How do I summarize my thoughts on the IWC Spitfire? This is a watch that’s made by a truly iconic Swiss watch brand. IWC is known for its accuracy and high level of refinement but all of that doesn’t come without paying for it. The IWC Spitfire Chronograph is currently listed on IWC’s website for $7400 on the textile strap. I paid significantly less than that preowned. Do I feel like it’s worth that price tag? New? ….. Maybe. Is it worth the slightly more than half that I paid? Yes, decidedly yes. That’s only if you like the aesthetics of an IWC though.

Even at secondary market prices, you’re creeping close to a Speedmaster’s price. You could also look at some of the older versions of the IWC Pilot’s Chronographs they come in a variety of colors and sizes. The Spitfire is even available in a bronze case that I’d 100% cop if the opportunity presented itself. There are MANY cheaper options you can explore in the pilot watch/chronograph space but if you’re looking at IWCs you’re probably looking at a particular, for lack of a better term, level of watch. You’re going to want the Speedmasters, the Spitfires, or the Navitmers of the world.

For the sake of argument, however, you might take a gander at the Sinn 356 or 103’s. These are (very German) pilot’s chronographs that will maintain some of the same aesthetics the IWC has but at the 2.5-3k price point (new).

2 thoughts on “IWC Spitfire Chronograph | Exploring The Iconic Pilot’s Watch”

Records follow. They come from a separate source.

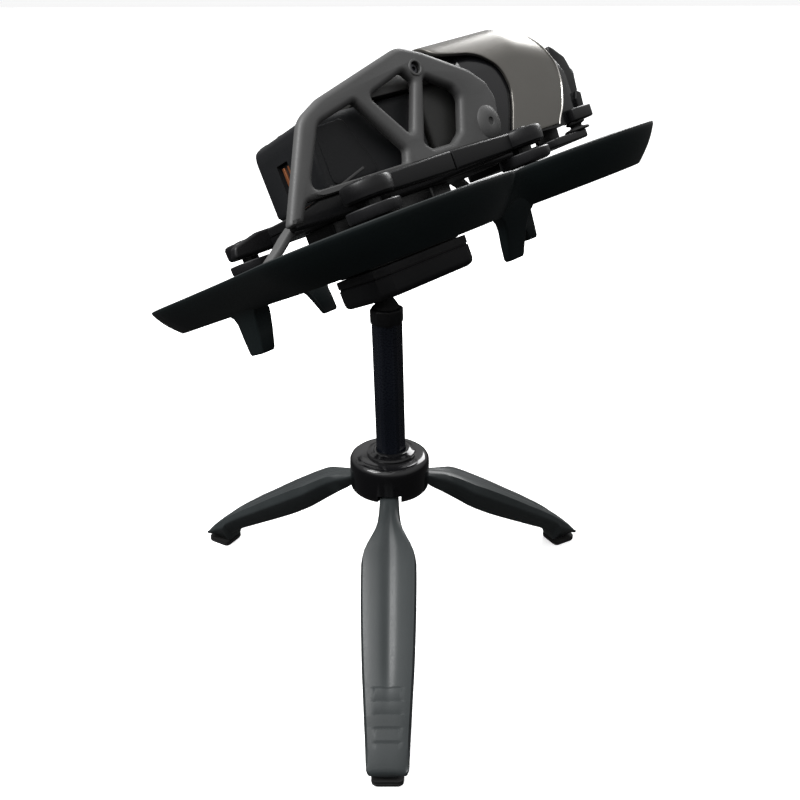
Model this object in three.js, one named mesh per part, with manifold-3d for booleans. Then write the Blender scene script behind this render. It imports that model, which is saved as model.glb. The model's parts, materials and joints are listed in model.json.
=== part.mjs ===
// A small ducted four-rotor camera drone, sitting nose-up on a cradle that a folding table tripod carries.
// Millimetres, +Z up. Pieces are drawn about the tripod's axis, with the front leg towards -Y and z = 0 on the
// table, and at the end the whole object moves so that its origin is under the middle of its own box.
// Drone pieces are drawn in the drone's own axes: +X to the nose, +Y to its left, z = 0 at the guard's lip.

import * as THREE from "three";
import { mergeVertices } from "three/addons/utils/BufferGeometryUtils.js";
import Module from "manifold-3d";

const wasm = await Module();
wasm.setup();

const degrees = Math.PI / 180;
const gap = 0.3; // between pieces that touch

// Tripod
const hubRadius = 19.2;
const hubTop = 87.4;
const hubBottom = 69.7;
const slotHalfWidth = 5.6;
const slotWall = 17; // the hub's slots are tall up to here, and low through its outer wall
const slotLowTop = 73.8;
const legPivot = { r: 13.4, z: 74.6 };
const pinRadius = 1.6;
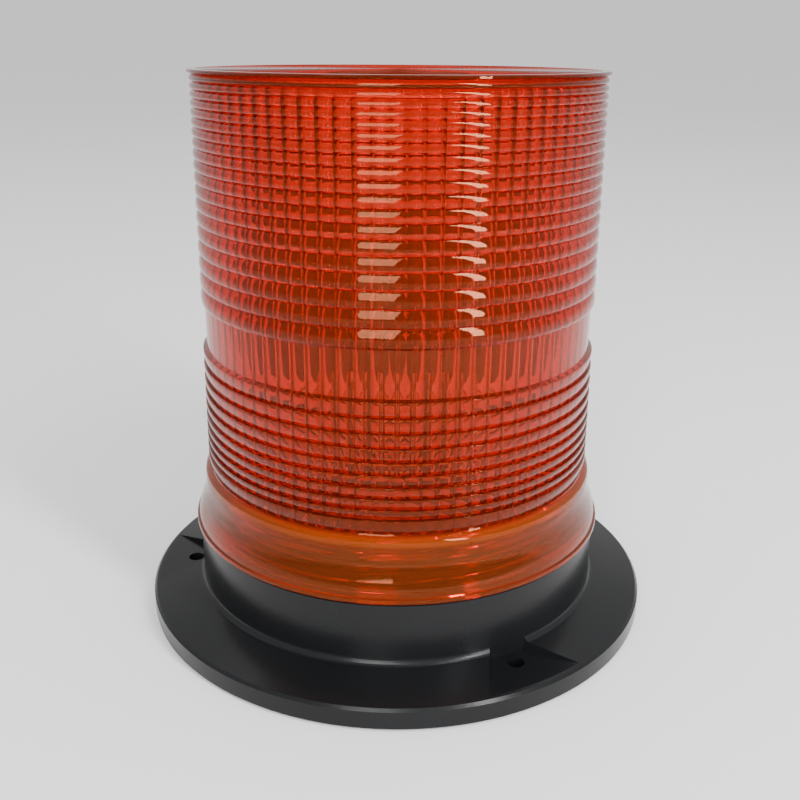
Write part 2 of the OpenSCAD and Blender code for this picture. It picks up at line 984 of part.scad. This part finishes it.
module lens_section() {
    inner_dome_z = lens_rim_h - lens_wall - 0.6;
    dome_out = dome(rim_r - 0.7, lens_rim_h, crown_rise, 6);
    dome_in = dome(lens_in_r - 2, inner_dome_z, crown_rise, 6);
    skirt = [
        [lens_low_r, band_low_z - ring_edge(lower_first, lower_rings) - 0.4],
        [lens_low_r, 48.2],
        [63.1, 46.8],
        [63.2, 43.5],
        [63.7, 40.5],
        [64.7, 37],
        [65.8, 34.4],
        [66.2, 31.6],
        [66.8, 31.2],
        [66.8, lens_low + 0.3],
        [66.5, lens_low]
    ];
    inside = [
        [62.6, lens_low],
        [62.6, lens_ledge_z],
        [lens_bore_r, lens_ledge_z],
        [lens_bore_r, lens_shoulder_z],
        [lens_in_r, lens_shoulder_z],
        [lens_in_r, inner_dome_z - 2]
    ];
    polygon(concat(
        [for (i = [len(dome_out) - 1:-1:0]) dome_out[i]],
        [
            [rim_r, lens_rim_h - 0.7],
            [rim_r, lens_rim_h - rim_t],
            [rim_r - 0.5, lens_rim_h - rim_t - 0.4]
        ],
        upper_outline(),
        [[band_r, band_high_z], [band_r, band_low_z]],
        lower_outline(),
        skirt,
        inside,
        dome_in
    ));
}

module lens() {
    color([0.95, 0.35, 0.02, 0.6])
        union() {
            rotate_extrude()
                lens_section();
            thread_ribs(lens_bore_r + 0.6, lens_rib_crest, lens_rib_z, lens_rib_turns);
        }
}

base();
cable_grommet();
chassis_plate();
chassis_screws();
lamp_post();
post_screws();
thrust_washer();
retaining_ring();
lamp_holder();
lamp_contact();
lamp_cap();
lamp_glass();
lamp_filament();
lamp_clip();
turntable_gear();
reflector();
reflector_screws();
motor_can();
motor_magnets();
motor_end_cap();
motor_terminals();
suppressor_capacitor();
motor_shaft();
motor_armature();
motor_pinion();
motor_screws();
terminal_block();
terminal_screws();
lamp_leads();
motor_leads();
lens_gasket();
lens();
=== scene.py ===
"""Looks of the amber rotating beacon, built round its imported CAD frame.

Everything is in metres in the CAD frame: Z up, -Y to the front. The lens is remade here as one
refractive moulding, and its own sizes are written in millimetres and scaled by MM.
"""
import json
import math

import bpy
import numpy as np
from mathutils import Matrix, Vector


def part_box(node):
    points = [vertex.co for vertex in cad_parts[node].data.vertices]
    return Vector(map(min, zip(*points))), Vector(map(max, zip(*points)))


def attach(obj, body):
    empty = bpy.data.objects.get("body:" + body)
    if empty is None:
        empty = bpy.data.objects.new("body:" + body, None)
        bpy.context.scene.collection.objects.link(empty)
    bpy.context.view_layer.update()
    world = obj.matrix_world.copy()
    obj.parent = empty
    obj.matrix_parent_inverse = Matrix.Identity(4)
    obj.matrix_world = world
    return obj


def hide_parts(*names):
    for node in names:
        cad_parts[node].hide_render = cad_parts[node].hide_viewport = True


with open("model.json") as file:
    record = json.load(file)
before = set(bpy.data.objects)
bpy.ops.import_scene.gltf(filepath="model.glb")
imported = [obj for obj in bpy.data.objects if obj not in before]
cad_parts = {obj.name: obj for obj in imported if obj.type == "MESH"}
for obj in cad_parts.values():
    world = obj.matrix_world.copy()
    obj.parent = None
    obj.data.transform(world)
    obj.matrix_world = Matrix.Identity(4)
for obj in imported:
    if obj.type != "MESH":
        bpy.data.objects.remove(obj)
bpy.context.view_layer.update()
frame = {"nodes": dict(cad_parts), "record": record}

MM = 0.001
SHARP_ANGLE = 28

# Corners of the CAD boxes, in metres
LENS_LOW, LENS_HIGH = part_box("lens")
BASE_LOW, BASE_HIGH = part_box("base")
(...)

  1. So what came first the IWC or Damasko DC56? I find it odd you mention Sinn but not the DC56 that has an uncanny similarity to this watch at less than 1/3 the price. The DC56 arguably has superior materials and engineering when it comes to the case. The Ice Hardened finish is no marketing hype as mines survived more than its share of knocks and scrapes without a single blemish yet to appear. Yea, its got a 7750 but its also less than 1/3 the price.